* Begin Dataset excerpt *

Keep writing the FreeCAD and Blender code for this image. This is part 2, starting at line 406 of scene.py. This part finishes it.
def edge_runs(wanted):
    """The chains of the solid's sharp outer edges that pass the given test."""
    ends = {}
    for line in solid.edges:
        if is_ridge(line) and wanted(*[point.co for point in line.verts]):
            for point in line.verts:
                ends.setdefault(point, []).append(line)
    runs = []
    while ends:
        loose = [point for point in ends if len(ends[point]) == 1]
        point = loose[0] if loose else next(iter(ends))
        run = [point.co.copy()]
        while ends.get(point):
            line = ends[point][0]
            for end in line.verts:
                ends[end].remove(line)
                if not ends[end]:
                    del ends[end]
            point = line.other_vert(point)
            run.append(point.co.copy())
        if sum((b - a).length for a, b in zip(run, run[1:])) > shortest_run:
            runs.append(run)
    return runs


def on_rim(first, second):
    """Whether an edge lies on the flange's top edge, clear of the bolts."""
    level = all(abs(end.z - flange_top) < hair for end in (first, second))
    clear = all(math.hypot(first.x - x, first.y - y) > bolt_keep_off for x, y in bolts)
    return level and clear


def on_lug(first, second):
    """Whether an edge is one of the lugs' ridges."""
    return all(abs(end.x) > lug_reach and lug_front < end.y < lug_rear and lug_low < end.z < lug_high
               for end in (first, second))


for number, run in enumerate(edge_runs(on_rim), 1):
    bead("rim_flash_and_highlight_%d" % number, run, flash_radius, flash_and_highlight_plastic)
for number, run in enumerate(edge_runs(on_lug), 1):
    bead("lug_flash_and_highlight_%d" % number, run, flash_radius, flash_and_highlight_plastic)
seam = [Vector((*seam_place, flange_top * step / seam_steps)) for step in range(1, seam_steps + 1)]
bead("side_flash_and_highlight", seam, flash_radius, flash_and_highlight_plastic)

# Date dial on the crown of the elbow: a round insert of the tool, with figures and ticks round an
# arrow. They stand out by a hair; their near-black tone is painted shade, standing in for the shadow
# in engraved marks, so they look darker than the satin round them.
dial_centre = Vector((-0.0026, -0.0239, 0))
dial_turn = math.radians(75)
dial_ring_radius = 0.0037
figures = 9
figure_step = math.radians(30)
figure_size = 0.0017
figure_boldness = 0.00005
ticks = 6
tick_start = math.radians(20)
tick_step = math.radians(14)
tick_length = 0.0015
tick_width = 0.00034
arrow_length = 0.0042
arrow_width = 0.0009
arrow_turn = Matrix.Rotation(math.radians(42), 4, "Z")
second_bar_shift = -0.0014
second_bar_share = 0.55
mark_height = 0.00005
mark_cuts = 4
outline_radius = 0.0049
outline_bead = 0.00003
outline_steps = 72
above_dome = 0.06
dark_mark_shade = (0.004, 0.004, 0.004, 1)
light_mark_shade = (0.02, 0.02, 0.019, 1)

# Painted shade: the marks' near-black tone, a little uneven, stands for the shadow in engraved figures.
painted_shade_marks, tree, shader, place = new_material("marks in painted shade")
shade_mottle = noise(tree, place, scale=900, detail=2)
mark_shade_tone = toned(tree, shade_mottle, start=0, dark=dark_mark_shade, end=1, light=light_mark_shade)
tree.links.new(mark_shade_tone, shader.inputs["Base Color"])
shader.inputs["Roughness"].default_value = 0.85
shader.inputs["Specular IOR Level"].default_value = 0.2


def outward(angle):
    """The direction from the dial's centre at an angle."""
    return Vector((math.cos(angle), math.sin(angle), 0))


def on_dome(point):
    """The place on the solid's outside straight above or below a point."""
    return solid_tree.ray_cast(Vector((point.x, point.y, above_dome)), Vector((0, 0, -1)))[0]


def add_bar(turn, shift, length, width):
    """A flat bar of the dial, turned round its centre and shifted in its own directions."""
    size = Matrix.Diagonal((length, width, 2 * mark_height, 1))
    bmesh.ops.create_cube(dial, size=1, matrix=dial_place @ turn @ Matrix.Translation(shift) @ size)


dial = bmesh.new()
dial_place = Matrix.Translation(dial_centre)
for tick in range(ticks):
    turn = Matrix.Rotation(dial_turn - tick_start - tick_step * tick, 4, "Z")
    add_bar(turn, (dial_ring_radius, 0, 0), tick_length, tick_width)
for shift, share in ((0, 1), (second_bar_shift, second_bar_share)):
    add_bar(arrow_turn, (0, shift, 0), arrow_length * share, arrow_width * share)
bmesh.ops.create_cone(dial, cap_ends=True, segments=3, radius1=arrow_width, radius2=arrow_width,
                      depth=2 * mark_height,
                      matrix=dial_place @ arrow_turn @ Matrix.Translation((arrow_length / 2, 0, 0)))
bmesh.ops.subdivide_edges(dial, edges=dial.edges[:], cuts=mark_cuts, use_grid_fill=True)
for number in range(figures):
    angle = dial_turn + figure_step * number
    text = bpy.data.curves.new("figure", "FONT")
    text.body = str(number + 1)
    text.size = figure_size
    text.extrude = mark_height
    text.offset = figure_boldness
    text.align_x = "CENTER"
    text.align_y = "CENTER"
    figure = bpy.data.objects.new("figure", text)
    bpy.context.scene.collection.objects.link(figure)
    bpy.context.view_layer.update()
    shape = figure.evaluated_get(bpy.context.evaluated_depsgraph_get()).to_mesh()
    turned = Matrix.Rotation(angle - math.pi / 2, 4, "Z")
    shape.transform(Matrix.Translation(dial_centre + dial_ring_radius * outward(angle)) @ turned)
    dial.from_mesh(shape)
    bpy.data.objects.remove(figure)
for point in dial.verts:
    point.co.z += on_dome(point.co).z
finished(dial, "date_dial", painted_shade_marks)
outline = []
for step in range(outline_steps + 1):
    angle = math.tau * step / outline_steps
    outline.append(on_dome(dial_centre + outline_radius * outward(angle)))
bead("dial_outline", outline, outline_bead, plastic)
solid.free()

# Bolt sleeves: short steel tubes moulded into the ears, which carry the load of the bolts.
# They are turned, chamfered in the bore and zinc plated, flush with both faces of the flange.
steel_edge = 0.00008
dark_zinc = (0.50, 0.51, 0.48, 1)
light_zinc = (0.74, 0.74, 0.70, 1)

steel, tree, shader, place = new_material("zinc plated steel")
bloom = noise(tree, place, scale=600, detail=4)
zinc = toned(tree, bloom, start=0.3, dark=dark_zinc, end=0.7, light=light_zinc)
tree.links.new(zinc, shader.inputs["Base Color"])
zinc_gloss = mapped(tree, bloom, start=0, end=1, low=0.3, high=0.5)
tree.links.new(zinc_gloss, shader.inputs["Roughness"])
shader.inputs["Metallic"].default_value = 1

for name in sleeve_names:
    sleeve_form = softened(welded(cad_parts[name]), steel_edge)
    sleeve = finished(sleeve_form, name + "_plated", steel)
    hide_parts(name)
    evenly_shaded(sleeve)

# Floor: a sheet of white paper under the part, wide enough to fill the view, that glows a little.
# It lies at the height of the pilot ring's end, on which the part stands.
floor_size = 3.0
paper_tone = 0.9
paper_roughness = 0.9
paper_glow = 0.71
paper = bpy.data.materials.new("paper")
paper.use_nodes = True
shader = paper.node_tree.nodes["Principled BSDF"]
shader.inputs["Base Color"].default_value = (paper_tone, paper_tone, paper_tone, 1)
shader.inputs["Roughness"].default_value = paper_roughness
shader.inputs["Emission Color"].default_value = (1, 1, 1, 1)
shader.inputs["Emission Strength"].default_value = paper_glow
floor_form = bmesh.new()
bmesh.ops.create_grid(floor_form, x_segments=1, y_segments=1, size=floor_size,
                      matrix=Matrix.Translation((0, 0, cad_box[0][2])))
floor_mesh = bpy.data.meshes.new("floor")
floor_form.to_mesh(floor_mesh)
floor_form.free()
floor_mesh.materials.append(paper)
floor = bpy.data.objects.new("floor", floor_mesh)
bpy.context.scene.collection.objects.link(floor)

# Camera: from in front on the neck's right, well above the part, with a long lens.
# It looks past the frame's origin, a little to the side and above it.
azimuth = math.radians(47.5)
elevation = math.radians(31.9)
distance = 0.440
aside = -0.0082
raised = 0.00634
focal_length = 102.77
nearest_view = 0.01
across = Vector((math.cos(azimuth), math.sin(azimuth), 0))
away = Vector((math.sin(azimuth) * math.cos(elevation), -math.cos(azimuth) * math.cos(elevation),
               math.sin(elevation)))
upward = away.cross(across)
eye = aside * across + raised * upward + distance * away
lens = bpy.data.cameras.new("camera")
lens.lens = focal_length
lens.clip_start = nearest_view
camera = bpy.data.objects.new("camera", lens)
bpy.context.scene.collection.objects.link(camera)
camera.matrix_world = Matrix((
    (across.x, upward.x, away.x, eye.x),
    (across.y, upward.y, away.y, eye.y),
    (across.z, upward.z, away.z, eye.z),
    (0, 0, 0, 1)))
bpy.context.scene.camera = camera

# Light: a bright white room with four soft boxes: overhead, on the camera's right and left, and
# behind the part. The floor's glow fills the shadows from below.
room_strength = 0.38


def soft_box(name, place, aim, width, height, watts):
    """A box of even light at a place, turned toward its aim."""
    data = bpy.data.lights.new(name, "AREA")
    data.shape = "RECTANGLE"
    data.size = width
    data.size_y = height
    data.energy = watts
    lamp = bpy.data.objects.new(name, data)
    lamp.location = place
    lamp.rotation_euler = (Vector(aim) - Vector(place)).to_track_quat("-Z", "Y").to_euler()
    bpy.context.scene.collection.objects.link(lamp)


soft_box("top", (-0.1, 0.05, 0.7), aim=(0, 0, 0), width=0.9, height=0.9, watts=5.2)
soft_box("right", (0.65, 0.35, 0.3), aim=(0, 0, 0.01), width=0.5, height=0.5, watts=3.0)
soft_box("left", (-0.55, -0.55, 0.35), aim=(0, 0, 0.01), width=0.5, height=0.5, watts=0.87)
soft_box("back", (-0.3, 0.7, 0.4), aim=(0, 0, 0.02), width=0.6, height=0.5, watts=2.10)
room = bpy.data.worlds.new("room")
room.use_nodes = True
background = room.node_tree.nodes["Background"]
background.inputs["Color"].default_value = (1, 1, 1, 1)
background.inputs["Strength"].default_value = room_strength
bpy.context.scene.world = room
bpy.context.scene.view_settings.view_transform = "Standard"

* End Dataset excerpt *

◆ What this task involves:
Reproduce exactly, please, only the lines from the start of the data above to the line that contains "return runs", with both ends kept.

◆ Correct result:
Keep writing the FreeCAD and Blender code for this image. This is part 2, starting at line 406 of scene.py. This part finishes it.
def edge_runs(wanted):
    """The chains of the solid's sharp outer edges that pass the given test."""
    ends = {}
    for line in solid.edges:
        if is_ridge(line) and wanted(*[point.co for point in line.verts]):
            for point in line.verts:
                ends.setdefault(point, []).append(line)
    runs = []
    while ends:
        loose = [point for point in ends if len(ends[point]) == 1]
        point = loose[0] if loose else next(iter(ends))
        run = [point.co.copy()]
        while ends.get(point):
            line = ends[point][0]
            for end in line.verts:
                ends[end].remove(line)
                if not ends[end]:
                    del ends[end]
            point = line.other_vert(point)
            run.append(point.co.copy())
        if sum((b - a).length for a, b in zip(run, run[1:])) > shortest_run:
            runs.append(run)
    return runs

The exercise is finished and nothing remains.